Sa nuit a été interrompue par l'un de ses voisins, vers 2 heures du matin. "Il nous a réveillés parce qu'on était en alerte, ça débordait derrière la maison déjà, dans une rue", rembobine-t-elle. La sinistrée a heureusement pu trouver refuge chez sa fille, à l'autre bout de la rue.

Comme Lucas Evrard, elle avait dû surélever ses meubles au mois de novembre et circonscrire sa vie à l'étage de son domicile, sauf pour faire la cuisine. À l'heure actuelle, "le frigidaire est encore dans l'eau, il est tombé". "Ce n'est pas une vie. Ce n'est plus possible", s'attriste Pascaline.

"On tient le coup, mais jusqu'à quand?"

À Blendecques, la montée des eaux est telle que les accès à la ville ont été coupés tôt dans la matinée. Dans la nuit noire, Joffrey est venu constater le niveau de l'eau dans la rue, lampe frontale sur la tête.

Sa maison, bâtie non loin de l'Aa, est pour l'heure épargnée. Mais pas son jardin: "la nappe phréatique commence à monter". "On a bien calfeutré. Pour l'instant, on tient le coup. Mais jusqu'à quand, on ne sait pas", évacue-t-il.

Lui aussi garde un souvenir vivace des intempéries de novembre. "C'est monté aussi haut. Mais pas aussi loin dans la rue", illustre cet habitant de Blendecques.

"On ne s'attendait pas à avoir une inondation comme celle-ci dès à présent. (...) Maintenant, on est impuissants face à l'eau. Si ça monte trop haut, on ne pourra rien faire."

Des tracteurs pour transporter les sinistrés

Protection civile, Croix-Rouge, sapeurs-pompiers: les sinistrés ne sont pas seuls, même si beaucoup sont plongés dans un profond désarroi. Ils peuvent fort heureusement compter sur la solidarité des autres habitants de leur commune ou des alentours.
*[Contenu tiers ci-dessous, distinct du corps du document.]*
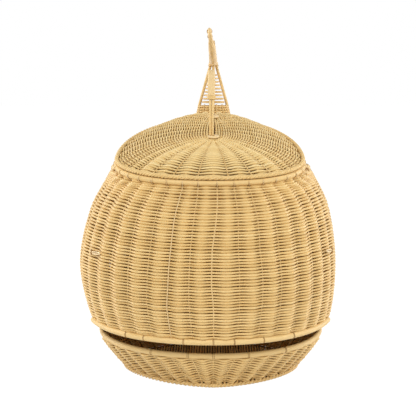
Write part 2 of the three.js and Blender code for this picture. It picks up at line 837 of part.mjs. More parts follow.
// Each eye is a small ring of cane tied on to the wall, with a short upright bar inside it.
function eyePieces(side) {
  const { point, outward, rising } = bodyFrameAt(angleAtSpread(side, eyeSpread, eyeHeight), eyeHeight);
  const centre = point.addScaledVector(outward, eyeCaneRadius + seatGap - eyeSeatDepth);
  const sideways = new THREE.Vector3().crossVectors(outward, rising).normalize();
  const ringAt = (turn) =>
    centre
      .clone()
      .addScaledVector(sideways, eyeRingRadius * Math.cos(2 * Math.PI * turn))
      .addScaledVector(rising, eyeRingRadius * Math.sin(2 * Math.PI * turn));
  const barHalf = eyeRingRadius - eyeCaneRadius - seatGap;
  const barAt = (t) => centre.clone().addScaledVector(rising, THREE.MathUtils.lerp(-barHalf, barHalf, t));
  return [
    caneLoop(ringAt, eyeCaneRadius, 20, caneSides, outward),
    caneLength(barAt, eyeBarRadius, 1),
  ];
}

const root = new THREE.Group();
const lid = new THREE.Group();
lid.position.set(0, rimCentre, rimHeightAt(rimCentre));
lid.rotation.x = rimTilt;
root.add(lid);

root.add(namedMesh("base_panel", basePanel()));
root.add(namedMesh("foot_border", footBorder()));
root.add(namedMesh("jaw_wall", jawWall()));
root.add(namedMesh("jaw_rim_cane", caneLoop(jawRimPoint, jawCaneRadius)));
root.add(namedMesh("upper_lip_cane", caneLoop(lipPoint, lipCaneRadius, ribSteps)));
const bodyParts = bodyPieces();
root.add(namedMesh("body_shell", bodyParts.belly));
root.add(namedMesh("shoulder_shell", bodyParts.shoulder));
root.add(namedMesh("tail_root_shell", bodyParts.tailRoot));
root.add(namedMesh("body_rim_cane", caneLoop(rimPoint, rimCaneRadius)));

[["left", -1], ["right", 1]].forEach(([name, side]) => {
  const [ring, bar] = eyePieces(side);
  root.add(namedMesh(`eye_ring_${name}`, ring, paleRattan));
  root.add(namedMesh(`eye_bar_${name}`, bar, darkRattan));
});

["front", "right", "rear", "left"].forEach((name, quarter) => {
  root.add(namedMesh(`tail_cane_${name}`, tailCane(quarter)));
});
for (let i = 0; i < slatCount; i++) {
  root.add(namedMesh(`tail_slat_${i + 1}`, tailSlat(i)));
}
root.add(namedMesh("tail_binding", tailBinding(), paleRattan));

const flukes = new THREE.Group();
flukes.position.set(0, tailApexCentre, tailApexHeight + seatGap);
flukes.rotation.y = THREE.MathUtils.degToRad(flukeLeanDegrees);
flukes.add(namedMesh("fluke_frame", flukeFrame()));
flukes.add(namedMesh("fluke_web", flukeWeb()));
flukes.add(namedMesh("fluke_side_cane_left", flukeSideCane(-1)));
flukes.add(namedMesh("fluke_side_cane_right", flukeSideCane(1)));
root.add(flukes);

lid.add(namedMesh("lid_shell", lidShell()));
lid.add(namedMesh("lid_border_cane", caneLoop(lidBorderPoint, lidCaneRadius)));
lid.add(namedMesh("lid_hub_front", hubBoss(-handleFootSpread), paleRattan));
lid.add(namedMesh("lid_hub_rear", hubBoss(handleFootSpread), paleRattan));
[["left", -1], ["right", 1]].forEach(([name, side]) => {
  const cane = caneLength((t) => handlePoint(t, side * handleSpacing), handleCaneRadius, 24);
  lid.add(namedMesh(`handle_cane_${name}`, cane));
});
const bindingEnds = [gripStart - bindingShare, gripStart - bindingGap];
const rearBindingEnds = bindingEnds.map((turn) => 1 - turn).reverse();
lid.add(namedMesh("handle_grip", handleWrap(gripStart, 1 - gripStart, gripWall, 14), paleRattan));
lid.add(namedMesh("handle_binding_front", handleWrap(...bindingEnds, bindingWall, 1)));
lid.add(namedMesh("handle_binding_rear", handleWrap(...rearBindingEnds, bindingWall, 1)));

export default root;
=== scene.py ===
import math

import bpy
import numpy as np
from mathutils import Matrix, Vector


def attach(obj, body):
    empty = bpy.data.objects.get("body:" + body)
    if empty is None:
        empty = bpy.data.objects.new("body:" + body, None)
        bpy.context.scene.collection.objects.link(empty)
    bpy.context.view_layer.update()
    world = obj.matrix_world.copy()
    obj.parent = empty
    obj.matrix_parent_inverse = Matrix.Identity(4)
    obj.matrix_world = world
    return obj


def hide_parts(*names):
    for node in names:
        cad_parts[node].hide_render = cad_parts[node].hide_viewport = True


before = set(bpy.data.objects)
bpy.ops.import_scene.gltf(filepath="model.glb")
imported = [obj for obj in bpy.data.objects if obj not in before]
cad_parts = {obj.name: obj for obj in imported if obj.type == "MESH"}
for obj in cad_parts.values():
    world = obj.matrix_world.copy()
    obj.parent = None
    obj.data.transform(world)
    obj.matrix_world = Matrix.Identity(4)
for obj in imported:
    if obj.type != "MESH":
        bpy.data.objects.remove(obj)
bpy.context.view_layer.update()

# Sizes in millimetres, as on the solid model; meshes are written in metres.
MM = 0.001
RIM_TILT = math.radians(12.8)
RIM_HALF_WIDTH, RIM_FRONT, RIM_REAR, RIM_FRONT_HEIGHT, RIM_LEAN = 120.5, -115, 155, 258.5, -4.5
RIM_CANE, LID_CANE, LIP_CANE, JAW_CANE, FOOT_CANE = 3.7, 3.2, 3.7, 3.6, 2.8
SEAT_GAP = 0.3
FOOT_HALF_WIDTH, FOOT_FRONT, FOOT_REAR = 115.5, -110, 124
JAW_HALF_WIDTH, JAW_FRONT, JAW_REAR, JAW_RIM_FRONT_HEIGHT = 146.5, -132, 160, 45.6
MOUTH_SLOPE = math.tan(math.radians(2.5))
LIP_FRONT, LIP_FRONT_HEIGHT, LIP_CORNER_FRONT, LIP_CORNER_REAR = -160, 68, -52, 22
JAW_FORM, BODY_FORM, RIM_FORM = [0, 0, 0.95, 0.95], [0, 0, 0.9, 0.9], [-3, 0.38, 0.88, 1]
rim_rear_height = RIM_FRONT_HEIGHT + math.tan(RIM_TILT) * (RIM_REAR - RIM_FRONT)


def jaw_rim_height_at(y):
    return JAW_RIM_FRONT_HEIGHT + MOUTH_SLOPE * (y - JAW_FRONT)


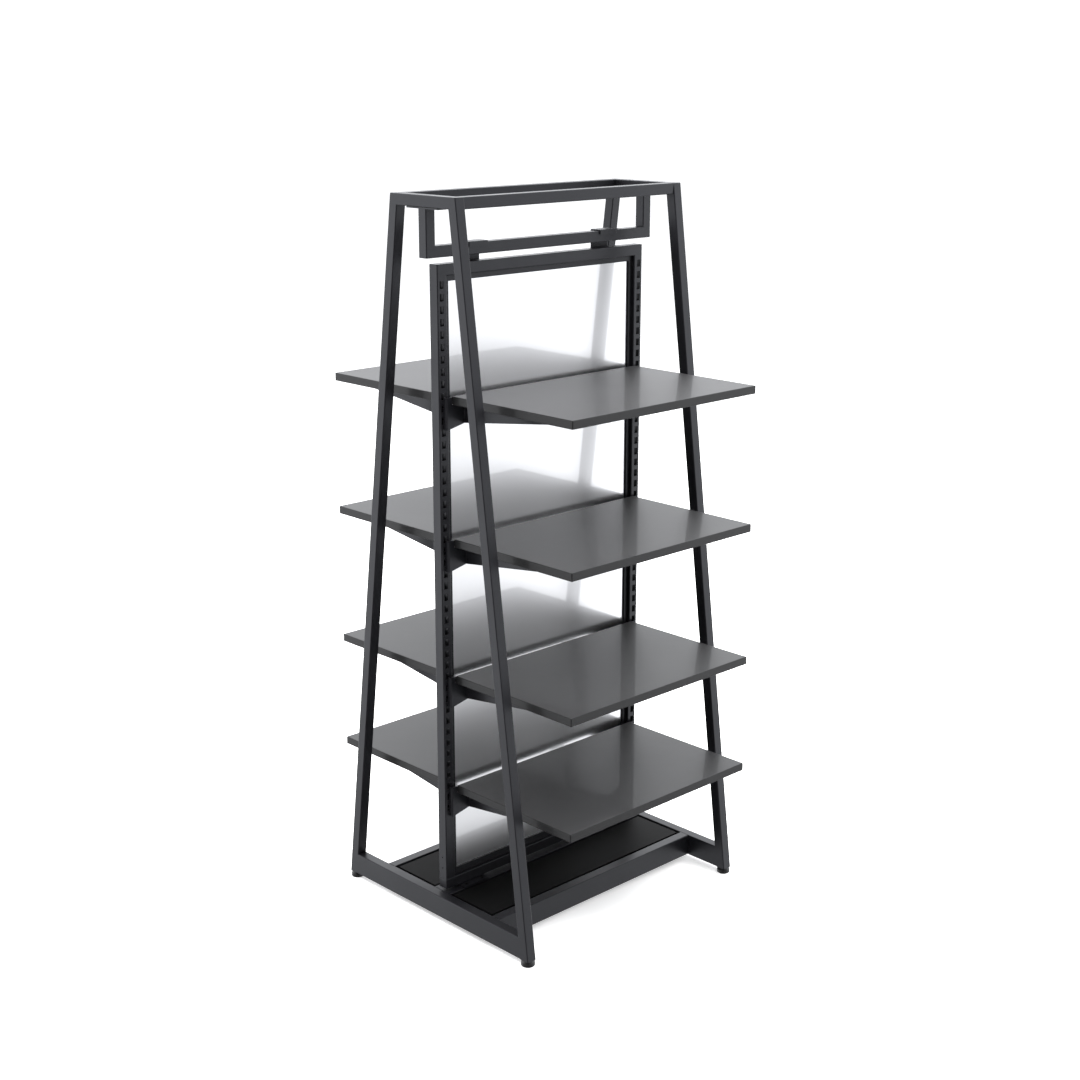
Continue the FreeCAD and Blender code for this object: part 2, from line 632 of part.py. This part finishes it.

À Thérouanne, Romain traverse les flots d'eau de la Lys qui recouvrent les rues à bord de son tracteur, à la recherche de quiconque aurait besoin d'un moyen de locomotion pour atteindre la partie plus sèche de la ville.

Deux autres véhicules agricoles ont été mobilisés pour soutenir les sinistrés. Pour Romain, ce coup de main est on ne peut plus naturel: "Il faut quand même s'aider. On habite dans le même village. Il faut comprendre les personnes qui sont inondées".